Wednesday, November 11, 2015: 4:15 PM
251C (Salt Palace Convention Center)
Polymer films derived from thiol-ene chemistry are attracting an increasing commercial interest, due to their ease of preparation and superior physical properties. These films are found in a variety of applications including floor coatings, wood coatings and adhesives. The thiol- and ene-containing monomer precursors to these films are traditionally derived from petroleum sources. As a result of the finite supply of petroleum and the environmental implication of petroleum processing, biobased sources are increasingly attractive alternatives. Thiol-ene polymer films were synthesized containing sustainable, plant-derived phenolic acids (allylated salicylic acid and 4-hydroxybenzoic acid) as substitutes to the traditional ene-bearing components.

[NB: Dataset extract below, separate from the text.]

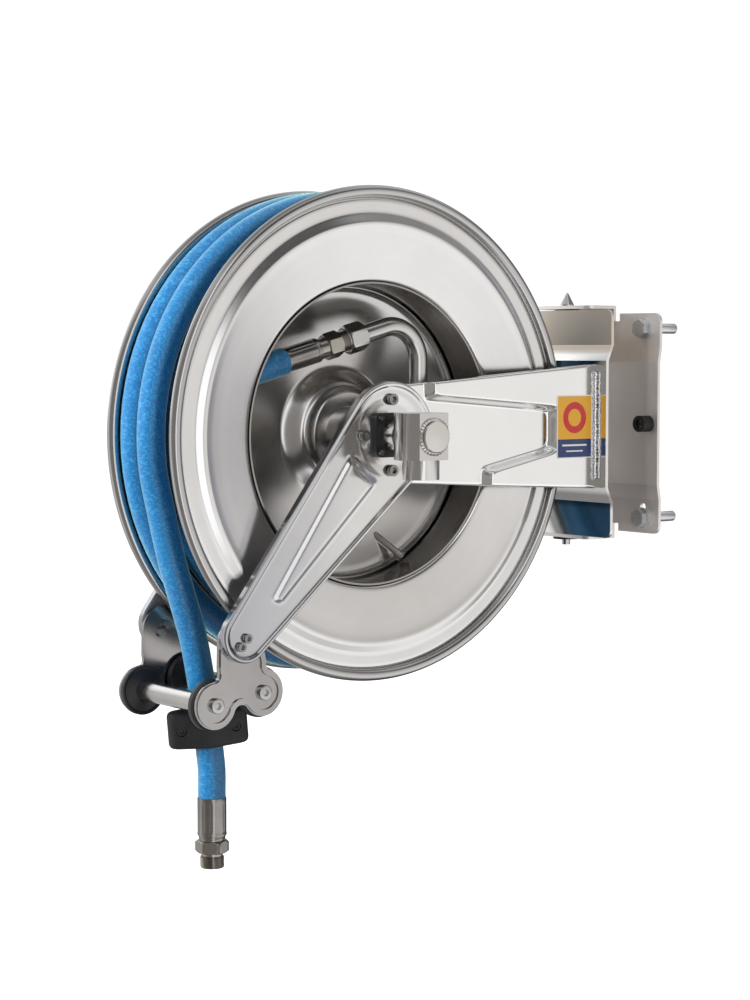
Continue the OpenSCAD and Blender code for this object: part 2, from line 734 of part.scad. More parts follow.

Salicylic acid and 4-hydroxybenzoic acid contain rigid aromatic rings, which are expected to contribute to mechanical strength of the resulting films. The network structure and physical properties of the crosslinked films were investigated. Allylated salicylic acid and 4-hydroxybenzoic acid differ in the relative placement of allyl groups. This work develops fundamental relationships between the molecular structure of the phenolic acids and the thermal and mechanical properties of the resulting polymer films. Such knowledge is an important first step toward the widespread implementation of biobased phenolic acids in thiol-ene polymer film applications.